- Film poster
- Directed by: John Geddes
- Written by: Tony Burgess
- Starring: Stephen McHattie Siobhan Murphy Boyd Banks
- Cinematography: Jeff Maher
- Edited by: John Geddes
- Music by: Jeff Graville
- Production company: Foresight Features
- Release date: October 17, 2014 (TADFF);
- Running time: 95 minutes
- Country: Canada
- Language: English

= Hellmouth (film) =

Hellmouth is a 2014 Canadian horror film that was directed by John Geddes, based on a script written by Tony Burgess.

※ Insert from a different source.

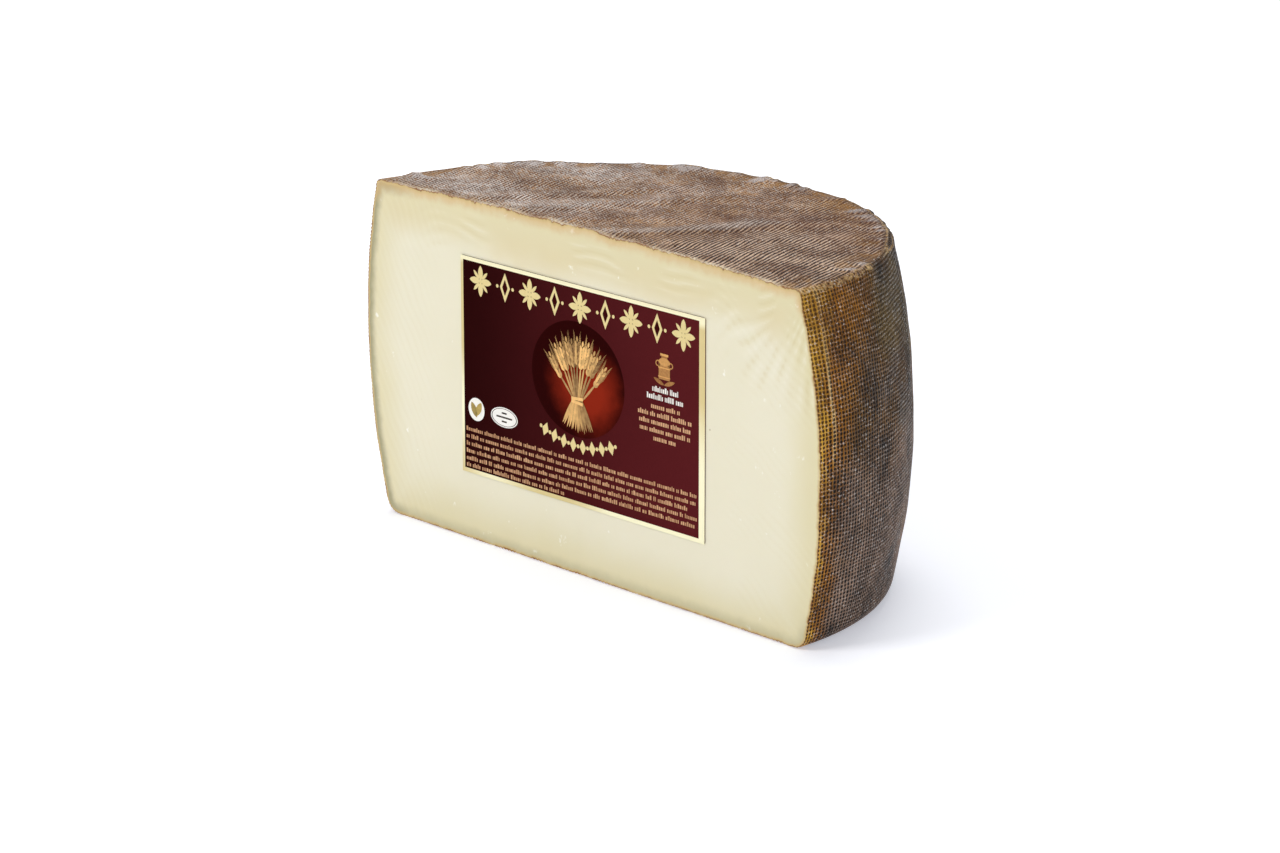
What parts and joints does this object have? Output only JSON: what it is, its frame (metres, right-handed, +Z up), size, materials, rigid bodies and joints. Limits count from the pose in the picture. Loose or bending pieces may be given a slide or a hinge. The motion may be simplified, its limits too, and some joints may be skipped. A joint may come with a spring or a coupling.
{
  "type": "half cheese wheel",
  "caption": "Half of a small semi-cured cheese wheel, cut straight down the middle, with a dark woven-pattern rind and a paper label on the pale cut face.",
  "frame": {"origin": "middle of the part's footprint on the surface it rests on, at Z = 0", "axes": "+Z up, towards the domed top; the flat cut face with its label looks along -Y; X runs along the cut from edge to edge"},
  "size_m": [0.1954, 0.0978, 0.1063],
  "materials": {
    "cheese": "satin",
    "label_paper": "satin"
  },
  "bodies": {
    "root": {"half_wheel": "cheese", "label": "label_paper"}
  },
  "joints": []
}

The film had its world premiere on 17 October 2014 at the Toronto After Dark Film Festival and stars Stephen McHattie as a grave-keeper that finds himself traveling to hell to save the soul of a beautiful woman. Funding for Hellmouth was partially raised through an Indiegogo campaign.

==Synopsis==
Terminally ill and stuck with a depressing job as a grave-keeper, Charlie (Stephen McHattie) only wants to retire to Florida and live out the rest of his remaining days in peace. His hopes are dashed, however, when his boss Mr. Whinny (Boyd Banks) has forced Charlie to take on a job at another cemetery and postpone his retirement plans for the indefinite future. While traveling to the cemetery, Charlie meets Faye (Siobhan Murphy), a beautiful hitchhiker. They share an instant romantic connection but their happiness is threatened by the fact that Charlie's new cemetery is actually a gateway to hell that puts both of them at risk.

==Cast==
- Stephen McHattie as Charlie Baker
- Siobhan Murphy as Faye
- Boyd Banks as Mr. Whinny
- Julian Richings as Smiley
- Mark Gibson as Cliff Ryan
- Ari Millen as Harry
- Tony Burgess as Tips
- Adam Seybold as Mr. Praut
- Kate Fenton as Mrs. Praut
- Bruce McDonald as Kemp
- Jason David Brown as The Bargeman

==Reception==
Critical reception for Hellmouth has been mostly positive. Dread Central praised the film for its visuals and for McHattie's acting, stating that they felt he was "quite simply the best man for this role". Bloody Disgusting was more mixed in their review, also praising McHattie while stating that "Ultimately the film suffers under both its heavy exposition and muddled second half."